The paper tackles the problem of "robustness" of deep neural networks (DNN) in the presence of "corrupted" images. The main intuition/contribution is a method that improves the robustness of DNN to corrupted images by manipulating the weights of the DNN during its training phase---thereby suggesting that there is some sort of correlation between perturbations in the "input space" (i.e., in the images analysed by the DNN) and those in the "weight space" (i.e., in the weights of the DNN). Experiments on various benchmark datasets, as well as various theoretical proofs, support the effectiveness of the proposed method. Moreover, the rebuttal phase also allowed to shed light on the fact that the proposed method is not specific to DNN analysing images (as demonstrated in an experiment on the MedMCQA dataset), thereby further showcasing the generality and "improvement" of the proposed solution over existing alternatives.

Four reviews were submitted for this paper. Two reviewers (with confidence 3 and 4) originally recommended a "5-Borderline Accept" and then increased to a "6-Weak Accept" after interacting with the authors. Another reviewer (with a confidence of 2) proposed a "6-Weak Accept" and maintained their score after the rebuttal phase. A fourth reviewer recommended a "4-Borderline Reject" (with a high-confidence of 4), rating the paper with 1-2-1 for Soundness, Presentation and Contribution, but the exchanges with the authors led such a reviewer to improve their Soundness and Contribution ratings (to a 3 and to a 2) and also to recommend a 5 "Borderline Accept". Hence, it can be said that the author-reviewer interactive phase played a pivotal role in clarifying lingering doubts as well as in increasing the quality of this submission. This is a positive sign of a constructive peer-review.

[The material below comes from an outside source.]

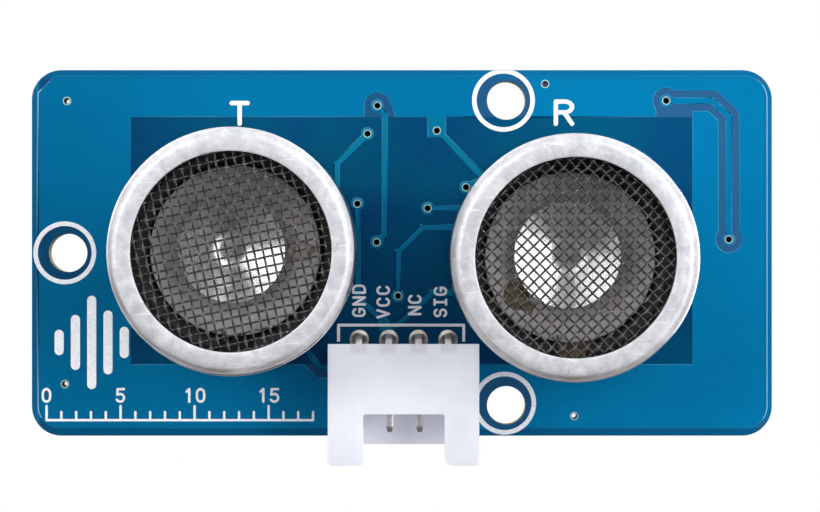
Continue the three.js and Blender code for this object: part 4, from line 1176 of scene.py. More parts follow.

No factual errors were found by the reviewers. The code is also made public. Moreover, all reviewers agreed in that the paper provides a meaningful contribution to the state of the art. Some praised the extensive experiments, or the theoretical foundations, or even the presentation of the paper---all of which being aspects that I also believe to be significant strengths of this submission.

Due to the above, I recommend acceptance of this work---with a "spotlight". I could not identify glaring weaknesses, and the combination of sound experiments, theoretical analyses, good presentation, nice intuition, and generalizability make me believe that this paper can spearhead many discussions in the field.